Sometimes that piece of the woods sits quietly, for years, until one day it tells me what it wants to be.

In the meantime, I focused on making traditional brain-tanned buckskin for a living. It is an ancient (yet still valid)  natural technique to make an extremely soft, supple, luxurious, and yet strong and durable leather.

 

After a few years, my love for all things geeky began to merge with my love for all things natural and primitive.

 

I started making bone knives and swords inspired by weapons I saw in movies or by various cultures.

 

Soon, I got interested in pyrography (similar to woodburning) and started burning all things geeky on buckskin. It actually started with a map of Middle Earth.

To my surprise, art burned on buckskin acquires a three-dimensional look.

 

I just can’t get enough of it! Every time I finish a piece, I can’t believe how cool it looks. Fortunately, I'm not the only one who likes my work.

Which is why this website exists.

 

I've been featured on Geek & Sundry's Lore Masters show, in Geek Exchange Magazine, Skin and Ink Magazine, and more. 

So, thanks for checking out this site, and I hope you enjoy my work as much as I enjoy creating it! Want a map that isn’t just art, but an artifact? Inquire about a commission!

~ Kfir M.

About the Process

My unique creative process starts with a design stage, which is usually a combination of good old fashioned paper and pencil and digital graphic design to test various compositions, sizes, and so on.

 

Once the design is finalized, next comes the material itself: Brain-tanned buckskin.
 

While brain-tanned buckskin  is one of the oldest types of leather -- dating back tens of thousands of years -- it remains one of the highest quality varieties to this day, being incredibly strong and luxuriously soft and supple.

 

Brain-tanned buckskin is named such due to the traditional use of fats found in animal brains to soften the hide. The “tanning” process is a rather simple but labor-intensive one, and the attention to detail necessary to produce good quality buckskin means it’s nigh impossible to accomplish with machines. This is why traditional buckskin is still made by hand today, in much the same way it’s been done for thousands of years.

 

While I used to tan buckskin myself, I can no longer do so due to an injury. For my art, be it a map, a portrait, or wildlife piece, I select only the softest and cleanest buckskins from professional and ethical tanners.

 

Since every hide is different in size, shape, color, thickness, suppleness, and other features, I further select the individual hide that fits the particular project I am about to create. This is the same whether I’m creating a single tree on a square inch of leather for my digital map packs, or an entire world map on a full skin.

 

Next comes the tracing of the design onto the leather in a process similar to the ancient method called “pouncing,” in which I lay the design (printed on paper) onto the skin, and then use a pyrography pen to poke holes through the paper, burning thousands of tiny dots into the hide underneath. This can take several hours, depending on the size and detail of the piece, but at the end I have a “map” of the design transferred onto the leather.

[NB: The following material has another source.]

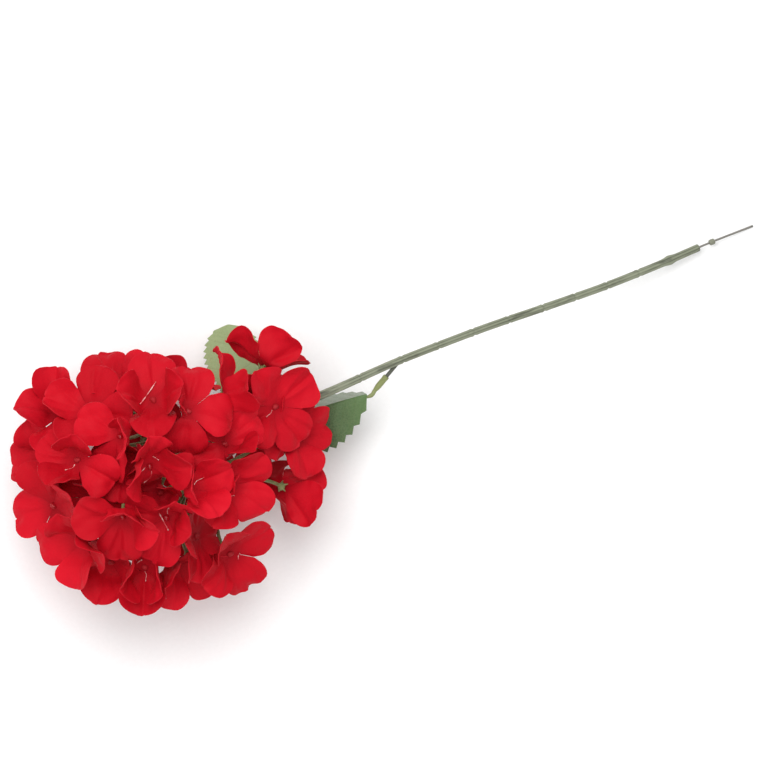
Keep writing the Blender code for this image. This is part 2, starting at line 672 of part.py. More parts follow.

Then comes the main step that makes my work pop: The burning.

 
Pyrography is the art of “drawing with fire,” commonly used on wood (when it’s called woodburning). I use a custom-made, very fine-tip pen to connect all the dots I created during the tracing, and then begin to burn depth and shapes into the hide.

 

Being skin, the leather reacts to the heat by shrinking, which I use to my advantage to allow me to “sculpt” it into the various three-dimensional shapes: mountains, trees, rivers, wings, flowers, or whatever it may be.

Hummingbird (detail)

Hummingbird (detail)

A close-up of the hummingbird from my Wildlife collection.

The Northern Realms (detail) from The Witcher

The Northern Realms (detail) from The Witcher

One of my most involved and complex creations -- the result of over three hundred hours of work.

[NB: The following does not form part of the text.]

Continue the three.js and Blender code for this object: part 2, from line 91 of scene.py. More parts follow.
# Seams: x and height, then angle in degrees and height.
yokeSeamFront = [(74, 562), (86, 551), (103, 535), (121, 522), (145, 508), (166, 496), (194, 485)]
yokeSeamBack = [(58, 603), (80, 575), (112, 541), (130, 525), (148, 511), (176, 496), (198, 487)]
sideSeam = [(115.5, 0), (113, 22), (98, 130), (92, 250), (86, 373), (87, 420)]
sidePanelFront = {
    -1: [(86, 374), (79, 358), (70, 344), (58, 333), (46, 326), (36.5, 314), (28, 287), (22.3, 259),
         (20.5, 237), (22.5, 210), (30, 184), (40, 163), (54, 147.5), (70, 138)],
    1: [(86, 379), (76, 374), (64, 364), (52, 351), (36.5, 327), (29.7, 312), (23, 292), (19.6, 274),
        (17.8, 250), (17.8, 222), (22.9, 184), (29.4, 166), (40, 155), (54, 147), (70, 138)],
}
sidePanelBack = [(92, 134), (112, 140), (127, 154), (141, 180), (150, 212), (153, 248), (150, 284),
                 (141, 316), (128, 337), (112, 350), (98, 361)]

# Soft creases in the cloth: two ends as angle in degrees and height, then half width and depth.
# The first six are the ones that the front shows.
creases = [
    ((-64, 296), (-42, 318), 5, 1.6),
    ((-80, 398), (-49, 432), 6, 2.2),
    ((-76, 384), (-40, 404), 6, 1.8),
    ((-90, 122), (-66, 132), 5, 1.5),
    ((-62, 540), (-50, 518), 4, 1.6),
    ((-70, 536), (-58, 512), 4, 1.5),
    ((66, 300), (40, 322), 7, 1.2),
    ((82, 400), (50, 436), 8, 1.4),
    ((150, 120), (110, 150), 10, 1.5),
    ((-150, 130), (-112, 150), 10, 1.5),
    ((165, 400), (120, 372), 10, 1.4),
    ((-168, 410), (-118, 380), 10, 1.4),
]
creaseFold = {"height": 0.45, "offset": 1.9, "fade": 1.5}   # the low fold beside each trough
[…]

The warping of the skin is a double-edged sword. On one hand, it creates the beautiful 3D relief that makes my pieces come to life, but on the other hand, it can be challenging to maintain the shapes and relative position of each of the various elements in a piece. Straight lines are particularly tricky, but it’s a challenge I welcome!


In some cases, when the aim is to create as three-dimensional a piece as possible, I burn, cut, and sculpt separate pieces of buckskin on their own and then attach them to the main one.

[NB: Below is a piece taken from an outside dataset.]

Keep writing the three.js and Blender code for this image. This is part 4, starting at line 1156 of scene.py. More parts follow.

Once all the burning and sculpting is finished, if the piece is to be painted at all, I use all-natural powdered pigments which I mix with either water and glue. For especially “primitive” projects, the pigments are mixed with fluid from ethically sourced deer eyeballs, which is an ancient paint base medium. For “brushes”, I use bone, wood, and feather applicators I make myself.

All together, this process is time-consuming and requires a great degree of focus. It can take a dozen hours even for simple projects, and I’ve worked on fully detailed maps that took 200-300 hours to complete.

The same exact process, but in miniature, is used to create the individual assets for my digital map packs. Every mountain, tree, hill, or castle is first made by hand using the same methods and tools. It is then photographed and digitally processed into a standalone object used to build drag-and-drop maps.